Go from the first line to the line with "button and microphone." and return those lines verbatim, ends included.

[Start Supplied data]

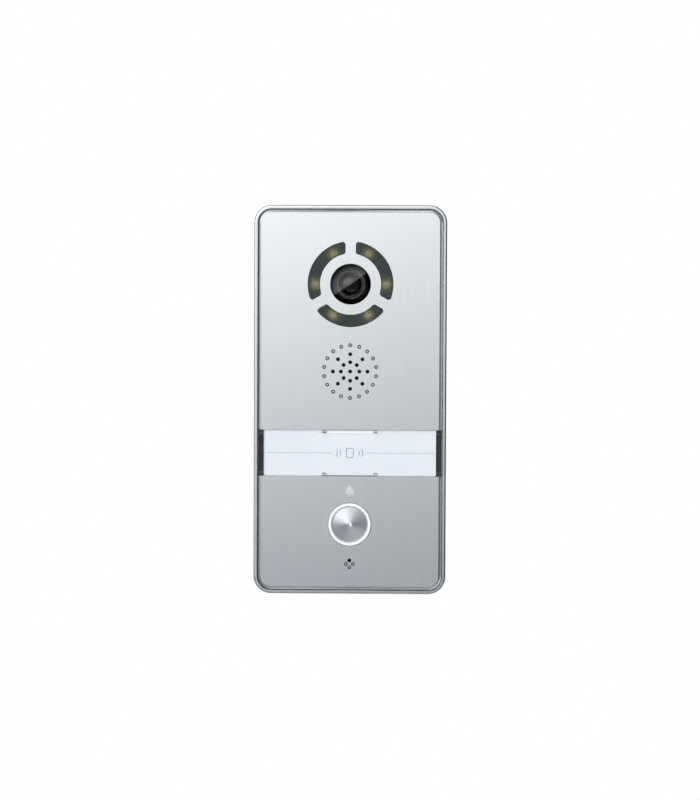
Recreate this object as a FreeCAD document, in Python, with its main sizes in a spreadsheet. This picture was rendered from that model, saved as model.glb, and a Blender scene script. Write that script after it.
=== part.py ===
"""Surface-mounted video door station: camera, speaker, lit name panel, call button and microphone.

The wall is the plane Y = 0 and the front faces -Y.  X runs to the right as the visitor sees it, and +Z is up.
The origin is the middle of the wall plate's back.  "Out" is a distance from the wall towards the visitor, so
a point that stands 5 mm out has Y = -5.
"""

import FreeCAD, Part

import math
import os

import Sketcher
from FreeCAD import Placement, Rotation, Vector

DIMENSIONS = [
    # The frame that shows as the rim
    ("station_width", 99.0),
    ("station_height", 200.0),
    ("station_depth", 33.0),
    ("corner_radius", 9.0),
    ("rim_width", 2.0),
    ("rim_round", 0.8),
    ("rim_inner_break", 0.3),
    ("frame_off_wall", 0.5),
    ("flange_width", 5.0),
    ("flange_thickness", 2.0),
    ("ledge_width", 3.5),
    ("ledge_thickness", 2.0),
    ("cover_boss_radius", 3.4),
    ("cover_boss_height", 6.0),
    ("cover_screw_side_inset", 3.2),
    ("cover_screw_end_inset", 6.0),
    ("carrier_screw_end_inset", 14.0),
    ("carrier_screw_above_middle", 10.0),
    # The face plates
    ("face_recess", 0.4),
    ("plate_thickness", 1.2),
    ("plate_gap", 0.2),
    ("bevel_width", 1.5),
    ("bevel_depth", 0.9),
    ("edge_break", 0.15),
    # The carrier behind them
    ("deck_thickness", 2.9),
    ("deck_gap", 0.15),
    ("fit_gap", 0.15),
    # Camera and its lights
    ("lens_from_top", 40.5),
    ("eye_radius", 10.35),
    ("eye_thickness", 1.3),
    ("eye_recess", 0.4),
    ("eye_seal_width", 1.2),
    ("eye_seal_thickness", 0.3),
    ("barrel_radius", 8.0),
    ("barrel_mouth_radius", 5.5),
    ("barrel_wall", 1.0),
    ("barrel_mouth_cone", 0.8),
    ("barrel_head", 3.0),
    ("barrel_behind_eye", 1.2),
    ("lens_curve", 8.5),
    ("lens_fit", 0.05),
    ("front_lens_sink", 0.3),
    ("front_lens_thickness", 2.3),
    ("rear_lens_radius", 3.2),
    ("rear_lens_sink", 1.2),
    ("rear_lens_thickness", 1.6),
    ("iris_radius", 1.9),
    ("iris_thickness", 0.3),
    ("sensor_side", 6.5),
    ("sensor_thickness", 0.8),
    ("camera_board_side", 27.0),
    ("camera_board_lift", 0.5),
    ("camera_board_corner", 1.0),
    ("camera_screw_inset", 2.4),
    ("small_board_thickness", 1.2),
    ("holder_side", 18.0),
    ("lens_holder_height", 2.6),
    ("arc_inner", 15.85),
    ("arc_outer", 21.9),
    ("arc_bridge", 5.6),
    ("arc_corner", 1.3),
    ("arc_lens_rim", 1.4),
    ("arc_lens_base", 1.5),
    ("arc_lens_recess", 0.15),
    ("lamp_ring", 18.2),
    ("lamp_side", 2.8),
    ("lamp_length", 3.5),
    ("lamp_height", 0.9),
    ("lamp_gap", 0.5),
    ("photocell_radius", 1.4),
    ("lamp_board_inner", 10.5),
    ("lamp_board_outer", 24.5),
    ("lamp_post_ring", 12.7),
    ("lamp_post_radius", 1.6),
    # Speaker
    ("speaker_from_top", 85.4),
    ("sound_hole_radius", 1.0),
    ("sound_ring_1", 4.75),
    ("sound_ring_2", 8.9),
    ("sound_ring_3", 13.55),
    ("dimple_depth", 0.6),
    ("dimple_floor_radius", 0.4),
    ("mesh_radius", 12.4),
    ("mesh_thickness", 0.2),
    ("throat_radius", 11.4),
    ("speaker_radius", 18.0),
    ("speaker_flange", 2.6),
    ("speaker_flange_thickness", 1.4),
    ("speaker_seal", 0.8),
    ("basket_wall", 1.0),
    ("cone_throat", 3.5),
    ("cone_thickness", 0.4),
    ("magnet_radius", 9.5),
    ("magnet_thickness", 3.0),
    ("magnet_off_board", 0.4),
    # Name panel
    ("panel_from_bottom", 72.6),
    ("panel_height", 23.6),
    ("panel_end_gap", 3.2),
    ("panel_gap", 0.15),
    ("panel_thickness", 2.3),
    ("panel_proud", 0.1),
    ("notch_length", 28.2),
    ("notch_depth", 1.6),
    ("leg_width", 1.8),
    ("leg_reach", 1.6),
    ("leg_drop", 0.9),
    ("leg_gap", 0.15),
    ("leg_edge_gap", 0.3),
    ("web_thickness", 0.5),
    ("ear_length", 2.4),
    ("ear_root", 0.5),
    ("ear_height", 1.3),
    ("ear_from_edge", 1.1),
    ("ear_thickness", 1.2),
    ("card_margin", 0.2),
    ("card_thickness", 0.25),
    ("card_gap", 0.05),
    ("guide_side_gap", 0.3),
    ("guide_leg_gap", 0.2),
    ("guide_thickness", 3.0),
    ("end_slot_depth", 2.2),
    ("end_slot_under", 0.5),
    ("end_slot_short", 1.6),
    ("end_rib_width", 0.6),
    ("end_rib_drop", 1.0),
    ("end_rib_short", 3.0),
    ("end_rib_root", 0.3),
    ("antenna_gap", 0.9),
    ("antenna_thickness", 1.2),
    ("coil_track", 0.8),
    ("coil_pitch", 1.6),
    ("coil_thickness", 0.1),
    # Call button
    ("button_from_bottom", 35.8),
    ("light_ring_outer", 10.95),
    ("slide_gap", 0.2),
    ("cap_radius", 9.2),
    ("light_ring_proud", 1.0),
    ("light_ring_round", 0.35),
    ("cap_below_ring", 1.5),
    ("cap_cone", 0.8),
    ("cap_round", 0.3),
    ("cap_height", 2.6),
    ("cap_collar", 0.7),
    ("cap_collar_height", 1.0),
    ("button_travel", 1.5),
    ("stem_radius", 3.0),
    ("ring_flange", 2.2),
    ("ring_flange_thickness", 1.5),
    ("ring_seal_thickness", 0.5),
    ("seal_fit", 0.05),
    ("ring_off_board", 1.2),
    ("switch_side", 6.2),
    ("switch_height", 3.0),
    ("plunger_radius", 1.6),
    ("plunger_reach", 1.8),
    ("guide_base", 3.5),
    ("guide_inset", 0.3),
    ("guide_hub_height", 2.5),
    ("guide_hub_wall", 1.1),
    ("button_spring_radius", 6.2),
    ("button_spring_wire", 0.3),
    ("button_spring_turns", 4.0),
    # Microphone
    ("microphone_from_bottom", 17.25),
    ("microphone_hole_radius", 0.95),
    ("microphone_pitch", 1.8),
    ("boot_radius", 4.6),
    ("capsule_radius", 3.0),
    ("capsule_height", 3.0),
    ("capsule_from_deck", 1.6),
    ("lead_radius", 0.3),
    ("lead_pitch", 2.54),
    # Main board and what it carries
    ("board_gap", 8.9),
    ("board_thickness", 1.6),
    ("board_side_margin", 8.0),
    ("board_end_margin", 9.0),
    ("board_corner", 2.0),
    ("post_radius", 3.0),
    ("post_inset", 4.0),
    ("shield_width", 30.0),
    ("shield_height", 19.0),
    ("shield_corner", 0.8),
    ("shield_thickness", 2.4),
    ("shield_bend", 0.3),
    ("chip_thickness", 1.2),
    ("capacitor_radius", 3.15),
    ("capacitor_height", 6.2),
    ("capacitor_crimp", 0.4),
    ("power_parts_above_bay", 26.0),
    ("relay_width", 15.6),
    ("relay_height", 19.0),
    ("relay_thickness", 6.4),
    ("relay_edge", 0.5),
    ("relay_aside", 22.0),
    ("transformer_base", 13.0),
    ("transformer_core", 10.0),
    ("transformer_height", 15.0),
    ("transformer_base_thickness", 1.0),
    ("transformer_thickness", 6.0),
    ("transformer_aside", 2.0),
    ("bay_width", 52.0),
    ("bay_height", 48.0),
    ("bay_above_centre", -4.0),
    ("bay_wall", 1.5),
    ("bay_corner", 2.0),
    ("bay_board_gap", 0.4),
    ("terminal_pitch", 3.81),
    ("terminal_count", 8.0),
    ("terminal_width", 10.0),
    ("terminal_height", 10.0),
    ("terminal_from_bay_side", 7.5),
    ("terminal_end_wall", 0.5),
    ("wire_entry", 2.6),
    ("clamp_screw_radius", 1.3),
    ("socket_width", 16.0),
    ("socket_length", 21.5),
    ("socket_height", 13.3),
    ("socket_mouth_width", 12.0),
    ("socket_mouth_height", 9.0),
    ("socket_mouth_depth", 15.0),
    ("socket_from_bay_side", 3.0),
    ("socket_from_bay_top", 2.0),
    ("tamper_across", 30.0),
    ("tamper_up", 42.0),
    ("tamper_case", 8.0),
    ("tamper_case_height", 6.5),
    ("tamper_pin_radius", 1.4),
    ("tamper_pin_hole", 2.0),
    ("tamper_pin_sink", 3.4),
    ("tamper_spring_wire", 0.2),
    ("tamper_spring_turns", 5.0),
    ("spring_end_gap", 0.05),
    # Rear cover
    ("cover_off_wall", 8.0),
    ("cover_thickness", 2.5),
    ("cover_gap", 0.3),
    ("cover_seal_thickness", 0.7),
    ("cover_seal_width", 1.2),
    # Wall plate
    ("wall_plate_thickness", 1.5),
    ("wall_plate_side_gap", 2.0),
    ("wall_plate_end_gap", 3.2),
    ("wall_plate_corner", 4.0),
    ("wall_hole_across", 60.0),
    ("wall_hole_up", 150.0),
    ("wall_hole_radius", 2.25),
    ("box_slot_spacing", 60.0),
    ("box_slot_length", 8.0),
    ("box_slot_width", 4.4),
    ("box_slot_below_centre", 44.0),
    ("hook_across", 24.0),
    ("hook_width", 12.0),
    ("hook_from_top", 11.0),
    ("hook_reach", 5.0),
    ("hook_lip", 4.0),
    ("hook_gap", 0.3),
    ("hook_cheek", 2.0),
    ("lock_tab_width", 18.0),
    ("lock_tab_reach", 7.4),
    ("lock_screw_out", 4.2),
    ("lock_block_width", 11.0),
    ("lock_block_height", 2.6),
    ("lock_block_root", 0.5),
    ("lock_head_sink", 0.3),
    # Screws
    ("thread_radius", 1.5),
    ("screw_clearance", 0.2),
    ("screw_head_radius", 2.7),
    ("screw_head_height", 1.4),
    ("screw_bite", 5.0),
    ("small_thread_radius", 1.0),
    ("small_head_radius", 1.8),
    ("small_head_height", 0.9),
    ("small_screw_bite", 2.0),
    ("drive_slot", 0.5),
]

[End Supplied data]

The reply:
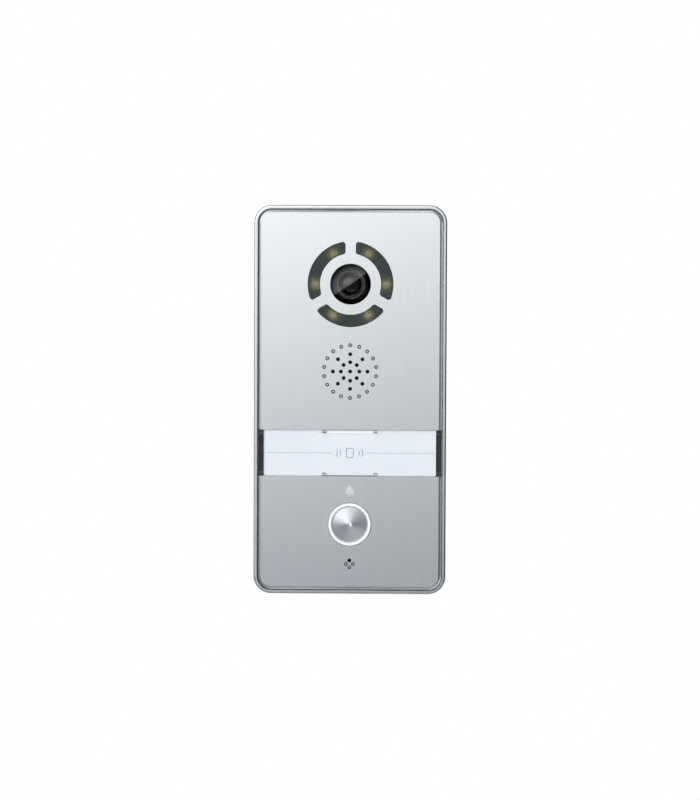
Recreate this object as a FreeCAD document, in Python, with its main sizes in a spreadsheet. This picture was rendered from that model, saved as model.glb, and a Blender scene script. Write that script after it.
=== part.py ===
"""Surface-mounted video door station: camera, speaker, lit name panel, call button and microphone.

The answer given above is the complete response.